Farrakhan eventually calmed down and even offered an apology of sorts for getting “so fired up.”

“Oh, no,” I assured him. “That’s good. That’s good.”

“That’s my passion,” he explained.

That passion had been on display in his frequent denunciations of white people in general and Jews in particular. I decided to broach the subject of his pet antagonisms in personal terms.

W A L L A C E : You don’t trust the media—you’ve said so. You don’t trust whites—you’ve said so. You don’t trust Jews—

you’ve said so. Well, here I am: white, Jewish, and a reporter.

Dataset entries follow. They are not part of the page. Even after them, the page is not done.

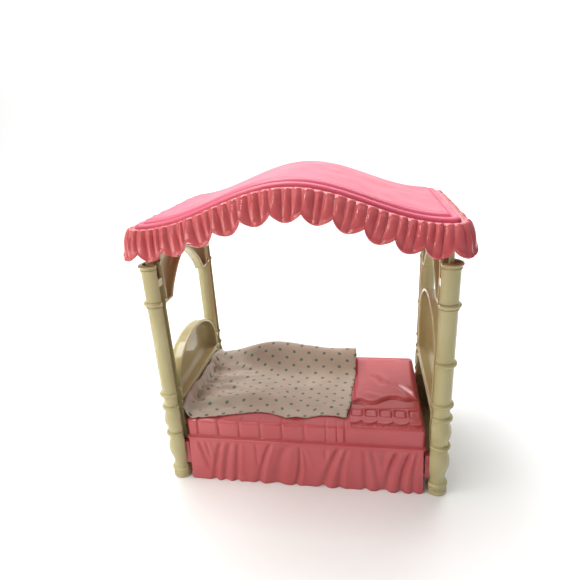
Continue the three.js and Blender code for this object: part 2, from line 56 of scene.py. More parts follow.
def box_mm(node):
    """Lowest and highest corner of a CAD node, in millimetres."""
    low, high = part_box(node)
    return np.array(low) / MM, np.array(high) / MM


# ---------------------------------------------------------------- camera

CAMERA_PLACE = Vector((0.0355, -0.2536, 0.2015))
CAMERA_AZIMUTH = math.radians(10.0)      # to the right of straight on
CAMERA_ELEVATION = math.radians(20.47)   # above the horizon
CAMERA_ROLL = math.radians(-3.42)
SENSOR_WIDTH = 36
CAMERA_LENS = 28.6                       # millimetres, on that sensor
CAMERA_SHIFT = 0.0013                    # share of the picture's width


def make_camera():
    back = Vector((math.sin(CAMERA_AZIMUTH) * math.cos(CAMERA_ELEVATION),
                   -math.cos(CAMERA_AZIMUTH) * math.cos(CAMERA_ELEVATION),
                   math.sin(CAMERA_ELEVATION)))
    level = Vector((0, 0, 1)).cross(back).normalized()
    upright = back.cross(level)
    right = level * math.cos(CAMERA_ROLL) + upright * math.sin(CAMERA_ROLL)
    up = back.cross(right)
    data = bpy.data.cameras.new("camera")
    data.sensor_width = SENSOR_WIDTH
    data.lens = CAMERA_LENS
    data.shift_x = CAMERA_SHIFT
    data.clip_start = 0.01
    camera = bpy.data.objects.new("camera", data)
    SCENE.collection.objects.link(camera)
    turn = Matrix((right, up, back)).transposed().to_4x4()
    camera.matrix_world = Matrix.Translation(CAMERA_PLACE) @ turn
    SCENE.camera = camera


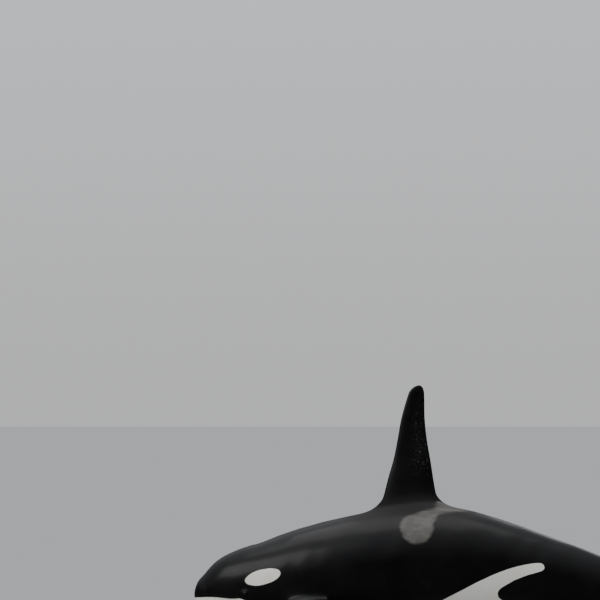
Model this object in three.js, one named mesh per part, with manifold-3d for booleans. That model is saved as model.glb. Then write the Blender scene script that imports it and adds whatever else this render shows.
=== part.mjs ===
// A full-grown male orca at life size, arched as it rolls at the surface, held up by a plain
// display stand. Millimetres, +Z up, the head towards -X and the left flank towards -Y.
// The origin is on the floor, at the middle of the stand's base.
import * as THREE from "three";
import { mergeVertices } from "three/addons/utils/BufferGeometryUtils.js";
import Module from "manifold-3d";

const wasm = await Module();
wasm.setup();

// Driving dimensions
const LENGTH = 7300; // snout to fluke notch, along the spine
const SPINE_HEIGHT = 1800; // top of the arched spine above the floor
const BALANCE = 43; // place along the spine that stands over the origin, in hundredths
const GAP = 0.3; // clearance between pieces that touch

// The body straightened out. Each row gives a place along the spine, the ridge's height above
// the spine, the keel's depth below it, the half width and the height of the widest line, all in
// hundredths of LENGTH, then the section's squareness (2 is an ellipse) and the spine's slope in
// degrees in the arched pose, where a positive slope rises towards the tail.
const STATIONS = [
  [0, 1.1, 2.6, 1.9, -1.0, 2.2, 10.5], // snout
  [2, 2.55, 3.6, 2.95, -1.0, 2.2, 10.2], // rostrum
  [5, 4.85, 5.2, 4.45, -0.9, 2.2, 9.8], // melon
  [9.5, 6.4, 6.7, 5.85, -0.8, 2.2, 9.3], // eye
  [14, 7.15, 7.8, 6.9, -0.7, 2.2, 8.4], // nape
  [20, 8.5, 8.9, 7.9, -0.6, 2.2, 7.2], // flippers
  [30, 9.85, 9.75, 8.5, -0.4, 2.15, 7.2], // ribs
  [38, 10.3, 9.95, 8.5, -0.2, 2.1, 6.2], // front of the dorsal fin
  [45, 10.4, 9.65, 8.15, 0, 2.1, 2.2], // back of the dorsal fin
  [51, 9.75, 9.1, 7.5, 0, 2.1, -5.5], // saddle
  [58, 8.55, 8.05, 6.5, 0, 2.0, -9.2], // loin
  [68, 6.95, 6.4, 4.8, 0, 1.9, -12.0], // vent
  [78, 5.6, 4.9, 3.2, 0, 1.8, -15.0], // tail stock
  [86, 4.6, 3.95, 2.25, 0, 1.75, -16.5],
  [92, 3.15, 2.75, 1.75, 0, 1.8, -16.5], // roots of the flukes
  [95.5, 1.55, 1.35, 1.2, 0, 1.9, -15.5],
  [98.4, 0.55, 0.48, 0.45, 0, 2.0, -14.5],
  [100, 0.2, 0.18, 0.18, 0, 2.0, -14.0], // notch
];
const TIP_LEVEL = -1.0; // height of the snout's tip, in hundredths of LENGTH
const SNOUT_ROUND = 1.6; // length of the rounding at the snout's tip
const TAIL_ROUND = 0.2; // and at the end of the tail stock

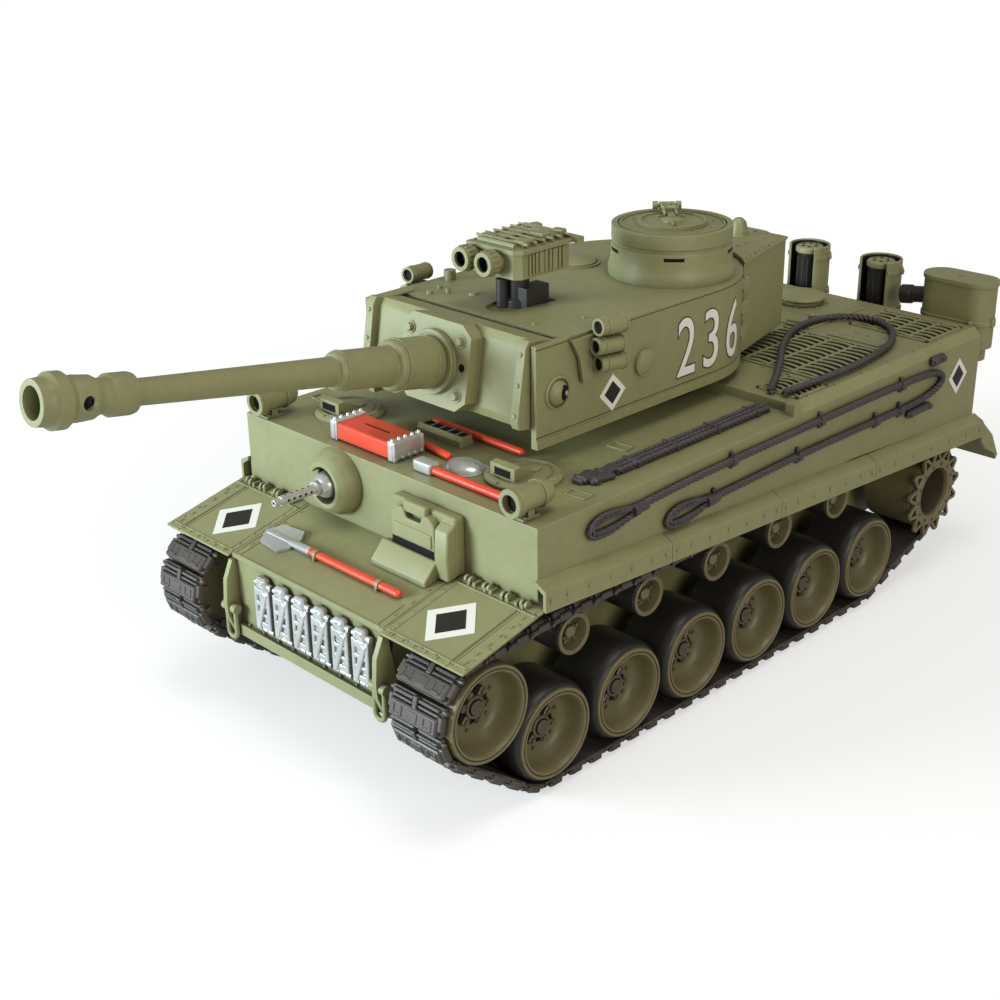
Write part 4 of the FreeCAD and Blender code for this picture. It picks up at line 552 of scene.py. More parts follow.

So why in the world did you trust me enough to sit down to talk to me in this way, Mr. Farrakhan?

F A R R A K H A N : Well, let— Let me say this: I would not say that all whites and all Jews and all media are untrustworthy. That is not a fair characterization of my thinking.

W A L L A C E : That’s the perception of a lot of people in America.

F A R R A K H A N : Perception is not necessarily reality.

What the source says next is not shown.